| WRITTEN INSTRUCTION |
Of the material below, the lines to be retyped are those from the line containing "0.012, 0.014), 0.12)" through the line containing "from typing import", inclusive; reproduce them exactly.

| DATA PROVIDED |
[BEGIN]
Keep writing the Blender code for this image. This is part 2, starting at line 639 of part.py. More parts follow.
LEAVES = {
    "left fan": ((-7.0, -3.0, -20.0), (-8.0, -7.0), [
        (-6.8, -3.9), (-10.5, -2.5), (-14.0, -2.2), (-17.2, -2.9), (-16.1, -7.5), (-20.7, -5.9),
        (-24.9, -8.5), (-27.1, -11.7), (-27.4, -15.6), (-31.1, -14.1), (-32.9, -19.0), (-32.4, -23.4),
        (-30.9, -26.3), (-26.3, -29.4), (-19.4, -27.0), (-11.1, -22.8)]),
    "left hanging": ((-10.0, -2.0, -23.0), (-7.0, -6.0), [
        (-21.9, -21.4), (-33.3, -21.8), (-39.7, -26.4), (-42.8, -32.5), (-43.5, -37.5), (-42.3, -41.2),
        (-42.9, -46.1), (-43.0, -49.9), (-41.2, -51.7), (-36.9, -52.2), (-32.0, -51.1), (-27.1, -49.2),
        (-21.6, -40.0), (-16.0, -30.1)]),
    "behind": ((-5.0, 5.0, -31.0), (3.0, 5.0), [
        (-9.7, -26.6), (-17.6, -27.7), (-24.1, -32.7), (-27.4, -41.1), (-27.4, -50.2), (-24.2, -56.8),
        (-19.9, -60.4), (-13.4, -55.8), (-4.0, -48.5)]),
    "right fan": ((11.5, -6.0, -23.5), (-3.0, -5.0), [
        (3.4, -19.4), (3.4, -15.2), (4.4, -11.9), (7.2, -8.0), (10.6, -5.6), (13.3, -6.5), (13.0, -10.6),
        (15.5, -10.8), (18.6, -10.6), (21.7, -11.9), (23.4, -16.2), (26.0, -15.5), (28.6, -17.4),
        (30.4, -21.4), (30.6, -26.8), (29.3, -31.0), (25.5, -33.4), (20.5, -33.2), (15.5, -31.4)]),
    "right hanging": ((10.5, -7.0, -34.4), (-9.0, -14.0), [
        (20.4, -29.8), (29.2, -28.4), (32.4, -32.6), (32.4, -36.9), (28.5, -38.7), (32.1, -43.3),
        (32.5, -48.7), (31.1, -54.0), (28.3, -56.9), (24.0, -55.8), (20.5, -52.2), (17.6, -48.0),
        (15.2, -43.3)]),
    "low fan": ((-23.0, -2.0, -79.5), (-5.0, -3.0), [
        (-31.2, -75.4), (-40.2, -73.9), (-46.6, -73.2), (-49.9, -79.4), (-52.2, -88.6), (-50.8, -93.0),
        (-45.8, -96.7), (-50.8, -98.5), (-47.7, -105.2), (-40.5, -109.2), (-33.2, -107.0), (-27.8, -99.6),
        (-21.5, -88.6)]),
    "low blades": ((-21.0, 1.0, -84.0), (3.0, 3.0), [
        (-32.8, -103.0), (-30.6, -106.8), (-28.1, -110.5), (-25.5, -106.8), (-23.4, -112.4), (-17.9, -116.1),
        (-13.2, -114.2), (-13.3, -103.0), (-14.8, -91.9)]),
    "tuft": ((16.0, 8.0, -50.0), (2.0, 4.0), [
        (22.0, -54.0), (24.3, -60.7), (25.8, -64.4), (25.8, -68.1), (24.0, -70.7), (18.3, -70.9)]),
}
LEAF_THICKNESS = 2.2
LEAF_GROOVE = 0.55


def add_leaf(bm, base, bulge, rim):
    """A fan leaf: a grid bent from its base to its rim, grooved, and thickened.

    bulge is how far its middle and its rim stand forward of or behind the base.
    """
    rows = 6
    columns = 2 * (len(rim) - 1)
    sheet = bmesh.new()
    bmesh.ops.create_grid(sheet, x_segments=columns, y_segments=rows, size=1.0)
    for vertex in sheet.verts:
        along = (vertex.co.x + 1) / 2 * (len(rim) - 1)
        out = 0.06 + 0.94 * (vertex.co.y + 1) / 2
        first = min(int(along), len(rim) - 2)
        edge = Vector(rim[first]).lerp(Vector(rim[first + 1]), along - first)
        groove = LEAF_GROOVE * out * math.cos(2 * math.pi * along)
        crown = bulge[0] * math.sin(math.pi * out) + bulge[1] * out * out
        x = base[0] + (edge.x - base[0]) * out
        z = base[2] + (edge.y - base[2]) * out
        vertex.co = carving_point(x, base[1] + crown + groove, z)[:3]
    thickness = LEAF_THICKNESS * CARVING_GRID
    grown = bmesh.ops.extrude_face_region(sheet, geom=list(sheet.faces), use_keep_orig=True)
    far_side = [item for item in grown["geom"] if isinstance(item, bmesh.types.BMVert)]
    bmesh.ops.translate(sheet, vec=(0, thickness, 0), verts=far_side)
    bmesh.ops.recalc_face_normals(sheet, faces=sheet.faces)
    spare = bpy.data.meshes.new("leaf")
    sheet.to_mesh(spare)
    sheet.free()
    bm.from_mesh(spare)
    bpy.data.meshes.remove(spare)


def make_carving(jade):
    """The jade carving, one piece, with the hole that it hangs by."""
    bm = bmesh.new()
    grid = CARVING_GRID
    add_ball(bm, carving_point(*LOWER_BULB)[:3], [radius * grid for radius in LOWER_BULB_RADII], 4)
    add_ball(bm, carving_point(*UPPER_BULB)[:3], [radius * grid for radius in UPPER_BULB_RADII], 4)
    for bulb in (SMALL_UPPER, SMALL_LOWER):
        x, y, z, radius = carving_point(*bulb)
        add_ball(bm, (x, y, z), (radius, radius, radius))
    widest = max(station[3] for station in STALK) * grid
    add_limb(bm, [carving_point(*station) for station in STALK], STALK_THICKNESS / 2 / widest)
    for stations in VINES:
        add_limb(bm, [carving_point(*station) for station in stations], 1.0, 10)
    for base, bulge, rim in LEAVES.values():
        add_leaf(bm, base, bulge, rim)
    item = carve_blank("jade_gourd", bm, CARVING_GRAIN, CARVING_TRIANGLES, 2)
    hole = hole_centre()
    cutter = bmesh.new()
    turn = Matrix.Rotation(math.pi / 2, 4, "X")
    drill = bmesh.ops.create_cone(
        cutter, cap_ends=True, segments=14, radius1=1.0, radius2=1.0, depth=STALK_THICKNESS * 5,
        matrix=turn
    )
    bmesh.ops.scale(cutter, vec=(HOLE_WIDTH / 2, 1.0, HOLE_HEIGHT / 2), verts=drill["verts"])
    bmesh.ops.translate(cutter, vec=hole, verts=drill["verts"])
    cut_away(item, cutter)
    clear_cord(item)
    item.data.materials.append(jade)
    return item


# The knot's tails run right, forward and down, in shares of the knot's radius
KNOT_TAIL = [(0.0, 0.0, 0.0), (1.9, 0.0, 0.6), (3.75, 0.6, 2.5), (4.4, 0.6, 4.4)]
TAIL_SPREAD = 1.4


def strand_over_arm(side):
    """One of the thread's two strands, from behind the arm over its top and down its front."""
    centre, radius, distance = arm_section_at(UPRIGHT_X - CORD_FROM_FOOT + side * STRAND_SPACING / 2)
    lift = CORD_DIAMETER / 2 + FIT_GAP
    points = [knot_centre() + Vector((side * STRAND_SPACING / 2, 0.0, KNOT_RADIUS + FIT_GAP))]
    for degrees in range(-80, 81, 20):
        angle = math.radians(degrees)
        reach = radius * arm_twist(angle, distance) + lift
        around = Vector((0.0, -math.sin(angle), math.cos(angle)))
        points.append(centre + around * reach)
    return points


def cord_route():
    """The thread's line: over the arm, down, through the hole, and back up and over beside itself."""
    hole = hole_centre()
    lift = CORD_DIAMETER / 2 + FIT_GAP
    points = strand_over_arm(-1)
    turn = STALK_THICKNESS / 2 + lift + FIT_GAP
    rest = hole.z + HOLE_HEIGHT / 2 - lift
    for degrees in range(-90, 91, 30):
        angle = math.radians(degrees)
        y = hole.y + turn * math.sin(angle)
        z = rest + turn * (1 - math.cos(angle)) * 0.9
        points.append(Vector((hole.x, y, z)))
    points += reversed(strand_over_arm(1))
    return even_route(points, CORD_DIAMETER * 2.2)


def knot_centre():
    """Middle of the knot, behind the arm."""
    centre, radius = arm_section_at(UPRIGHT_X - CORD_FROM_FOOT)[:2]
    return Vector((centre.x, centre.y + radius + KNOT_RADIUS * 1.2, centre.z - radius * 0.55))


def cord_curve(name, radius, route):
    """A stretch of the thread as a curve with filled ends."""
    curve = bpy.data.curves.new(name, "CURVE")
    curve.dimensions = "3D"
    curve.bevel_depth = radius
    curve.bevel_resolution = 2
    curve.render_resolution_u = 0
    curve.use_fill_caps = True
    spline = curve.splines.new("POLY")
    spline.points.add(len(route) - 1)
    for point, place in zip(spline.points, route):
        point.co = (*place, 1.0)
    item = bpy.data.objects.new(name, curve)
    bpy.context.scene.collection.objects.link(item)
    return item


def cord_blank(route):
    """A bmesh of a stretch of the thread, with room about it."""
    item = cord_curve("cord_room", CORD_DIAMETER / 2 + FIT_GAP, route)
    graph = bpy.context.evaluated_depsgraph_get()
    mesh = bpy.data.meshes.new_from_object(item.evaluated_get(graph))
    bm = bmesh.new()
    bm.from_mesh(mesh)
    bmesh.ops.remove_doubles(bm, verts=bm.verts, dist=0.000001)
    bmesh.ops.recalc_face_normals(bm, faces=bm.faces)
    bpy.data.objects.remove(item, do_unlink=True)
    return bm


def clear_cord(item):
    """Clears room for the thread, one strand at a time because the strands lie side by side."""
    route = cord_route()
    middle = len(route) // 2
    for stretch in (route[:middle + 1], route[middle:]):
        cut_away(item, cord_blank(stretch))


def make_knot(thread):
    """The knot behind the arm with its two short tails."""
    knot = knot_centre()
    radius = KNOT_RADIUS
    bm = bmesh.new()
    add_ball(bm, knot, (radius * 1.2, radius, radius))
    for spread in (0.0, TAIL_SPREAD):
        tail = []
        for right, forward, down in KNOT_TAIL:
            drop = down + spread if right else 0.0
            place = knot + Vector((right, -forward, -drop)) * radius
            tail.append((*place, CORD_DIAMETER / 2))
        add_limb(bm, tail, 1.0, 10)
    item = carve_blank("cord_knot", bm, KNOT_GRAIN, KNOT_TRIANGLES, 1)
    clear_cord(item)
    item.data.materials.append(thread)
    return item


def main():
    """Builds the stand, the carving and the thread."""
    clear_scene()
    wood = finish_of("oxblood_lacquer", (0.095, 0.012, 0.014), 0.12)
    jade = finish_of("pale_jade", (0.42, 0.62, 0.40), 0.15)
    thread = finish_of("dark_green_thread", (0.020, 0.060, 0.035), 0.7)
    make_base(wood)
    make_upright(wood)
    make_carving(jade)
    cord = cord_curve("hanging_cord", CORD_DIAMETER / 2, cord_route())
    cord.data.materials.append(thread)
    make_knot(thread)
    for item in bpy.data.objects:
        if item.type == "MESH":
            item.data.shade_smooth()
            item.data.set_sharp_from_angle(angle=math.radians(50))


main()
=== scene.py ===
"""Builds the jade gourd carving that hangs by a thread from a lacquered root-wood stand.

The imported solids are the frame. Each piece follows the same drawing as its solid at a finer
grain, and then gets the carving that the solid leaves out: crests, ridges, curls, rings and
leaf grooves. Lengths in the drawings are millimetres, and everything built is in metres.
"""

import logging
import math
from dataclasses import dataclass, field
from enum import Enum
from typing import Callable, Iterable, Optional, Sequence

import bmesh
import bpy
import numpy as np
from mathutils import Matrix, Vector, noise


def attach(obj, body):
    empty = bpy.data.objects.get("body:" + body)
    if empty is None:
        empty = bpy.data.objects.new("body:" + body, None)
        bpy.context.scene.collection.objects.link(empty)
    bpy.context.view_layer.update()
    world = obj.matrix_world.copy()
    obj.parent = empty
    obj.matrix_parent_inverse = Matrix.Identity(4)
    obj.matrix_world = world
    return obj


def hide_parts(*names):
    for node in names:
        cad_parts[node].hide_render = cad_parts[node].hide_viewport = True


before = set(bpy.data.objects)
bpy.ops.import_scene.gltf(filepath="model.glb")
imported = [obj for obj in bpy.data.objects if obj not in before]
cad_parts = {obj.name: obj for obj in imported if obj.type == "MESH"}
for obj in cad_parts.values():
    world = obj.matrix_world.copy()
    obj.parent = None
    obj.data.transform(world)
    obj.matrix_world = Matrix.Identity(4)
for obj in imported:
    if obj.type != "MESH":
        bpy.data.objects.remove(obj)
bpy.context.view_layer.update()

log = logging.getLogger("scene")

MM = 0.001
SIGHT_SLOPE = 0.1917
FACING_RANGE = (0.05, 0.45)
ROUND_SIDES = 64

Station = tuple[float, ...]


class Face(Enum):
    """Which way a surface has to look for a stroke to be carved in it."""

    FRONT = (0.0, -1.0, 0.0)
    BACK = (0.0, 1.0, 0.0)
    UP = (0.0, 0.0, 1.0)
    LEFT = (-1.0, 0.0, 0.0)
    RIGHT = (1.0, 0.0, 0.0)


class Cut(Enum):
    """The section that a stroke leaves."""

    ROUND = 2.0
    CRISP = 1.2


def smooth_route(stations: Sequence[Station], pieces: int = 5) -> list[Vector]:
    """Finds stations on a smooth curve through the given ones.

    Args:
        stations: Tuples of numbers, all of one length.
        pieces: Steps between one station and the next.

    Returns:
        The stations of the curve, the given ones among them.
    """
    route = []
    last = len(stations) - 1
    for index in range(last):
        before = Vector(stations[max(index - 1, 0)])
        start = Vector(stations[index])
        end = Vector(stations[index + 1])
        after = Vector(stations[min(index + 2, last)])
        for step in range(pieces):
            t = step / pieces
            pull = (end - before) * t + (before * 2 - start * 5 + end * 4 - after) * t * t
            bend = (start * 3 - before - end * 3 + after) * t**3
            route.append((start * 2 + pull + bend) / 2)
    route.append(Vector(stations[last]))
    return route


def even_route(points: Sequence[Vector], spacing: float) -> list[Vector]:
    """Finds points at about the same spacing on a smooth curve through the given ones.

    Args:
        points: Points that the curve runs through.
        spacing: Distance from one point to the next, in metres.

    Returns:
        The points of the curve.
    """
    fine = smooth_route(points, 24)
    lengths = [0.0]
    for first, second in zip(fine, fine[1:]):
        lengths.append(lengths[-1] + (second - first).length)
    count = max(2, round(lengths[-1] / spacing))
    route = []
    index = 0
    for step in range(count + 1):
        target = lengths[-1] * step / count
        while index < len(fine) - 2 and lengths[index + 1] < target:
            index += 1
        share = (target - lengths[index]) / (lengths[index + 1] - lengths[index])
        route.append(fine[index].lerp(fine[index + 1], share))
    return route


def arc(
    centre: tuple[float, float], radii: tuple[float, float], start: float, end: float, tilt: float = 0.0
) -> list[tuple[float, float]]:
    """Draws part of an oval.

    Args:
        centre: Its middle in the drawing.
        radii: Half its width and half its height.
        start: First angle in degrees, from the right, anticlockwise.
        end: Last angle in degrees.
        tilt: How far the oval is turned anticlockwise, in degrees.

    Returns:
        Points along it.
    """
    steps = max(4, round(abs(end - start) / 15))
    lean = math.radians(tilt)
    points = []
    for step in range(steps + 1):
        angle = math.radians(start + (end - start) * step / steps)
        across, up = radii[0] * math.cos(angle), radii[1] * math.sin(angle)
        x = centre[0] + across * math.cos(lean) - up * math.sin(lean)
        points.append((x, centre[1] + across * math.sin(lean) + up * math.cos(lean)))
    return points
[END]
| EXERCISE RESPONSE |
    wood = finish_of("oxblood_lacquer", (0.095, 0.012, 0.014), 0.12)
    jade = finish_of("pale_jade", (0.42, 0.62, 0.40), 0.15)
    thread = finish_of("dark_green_thread", (0.020, 0.060, 0.035), 0.7)
    make_base(wood)
    make_upright(wood)
    make_carving(jade)
    cord = cord_curve("hanging_cord", CORD_DIAMETER / 2, cord_route())
    cord.data.materials.append(thread)
    make_knot(thread)
    for item in bpy.data.objects:
        if item.type == "MESH":
            item.data.shade_smooth()
            item.data.set_sharp_from_angle(angle=math.radians(50))


main()
=== scene.py ===
"""Builds the jade gourd carving that hangs by a thread from a lacquered root-wood stand.

The imported solids are the frame. Each piece follows the same drawing as its solid at a finer
grain, and then gets the carving that the solid leaves out: crests, ridges, curls, rings and
leaf grooves. Lengths in the drawings are millimetres, and everything built is in metres.
"""

import logging
import math
from dataclasses import dataclass, field
from enum import Enum
from typing import Callable, Iterable, Optional, Sequence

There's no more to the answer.